History

United Kingdom
- Name: HMS Cardinham
- Namesake: Cardinham
- Builder: Herd & McKenzie
- Launched: 24 June 1952
- Completed: 17 July 1953
- Fate: Sold for breaking, 1967

General characteristics
- Class & type: Ham class minesweeper
- Type: Minesweeper
- Displacement: 120 long tons (122 t) standard; 164 long tons (167 t) full load;
- Length: 100 ft (30 m) p/p; 106 ft 6 in (32.46 m) o/a;
- Beam: 21 ft 4 in (6.50 m)
- Draught: 5 ft 6 in (1.68 m)
- Propulsion: 2 shaft Paxman 12YHAXM diesels; 1,100 bhp (820 kW);
- Speed: 14 knots (16 mph; 26 km/h)
- Complement: 2 officers, 13 ratings
- Armament: 1 × Bofors 40 mm L/60 gun or Oerlikon 20 mm cannon
- Notes: Pennant number(s): M2615 / IMS15

= HMS Cardinham =

Minesweeper of the Royal Navy

HMS Cardinham was one of 93 ships of the of inshore minesweepers. Her name is commonly misspelled as Cardingham, but she was named after the village of Cardinham in Cornwall. Her cap tally and lifebelts displayed the name Cardinham.

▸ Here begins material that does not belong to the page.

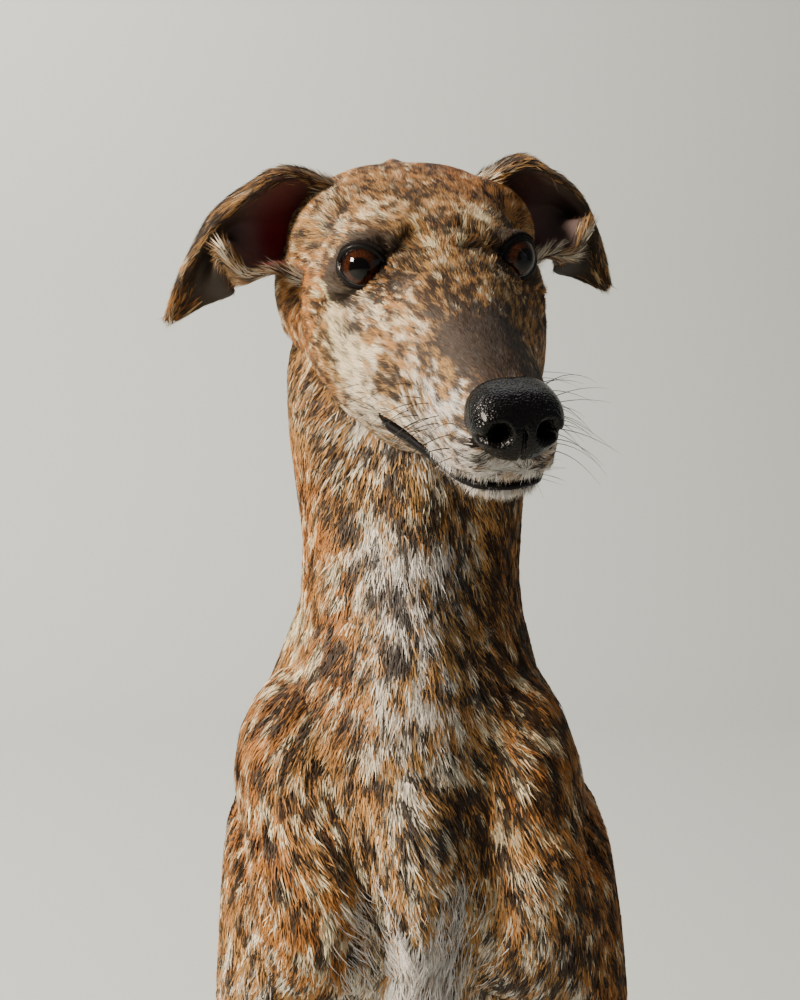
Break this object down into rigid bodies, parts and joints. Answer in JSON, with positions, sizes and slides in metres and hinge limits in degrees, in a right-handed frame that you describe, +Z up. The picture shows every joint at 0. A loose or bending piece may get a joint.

Their names were all chosen from villages ending in -ham. The minesweeper was named after Cardinham.

== Career==
Cardinham was one of the flotilla sent to Malta for the Suez campaign. Crossing the English Channel took several attempts until the weather eased. An earlier crossing by small ships led to some having the front of their chartrooms stove in, flooding the forepart and unfortunate descents.

Malta was reached without incident. However, when the Commodore chose Cardinham to evaluate the capability of streaming sweeps in moderately rough conditions, it was decided that the sweepers were too small actually to go to Suez, which was much regretted. They were intended to clear the canal before heavy ships cleared the area.

Anticipation was aroused when boxes containing 'anti-tank weapons' arrived. Investigation revealed them to be bren guns.

The cancellation was disappointing and the aggression build-up was relieved when a visit was made to Messina. Return was to Gareloch and paying-off.

Cardinham, and a sister ship Etchingham, were in service with the Hong Kong Royal Naval Reserve in the 1960s, until the unit was disbanded on 31 March 1967. Reservists were trained in minesweeping techniques using both sweeps and the electromagnetic loop.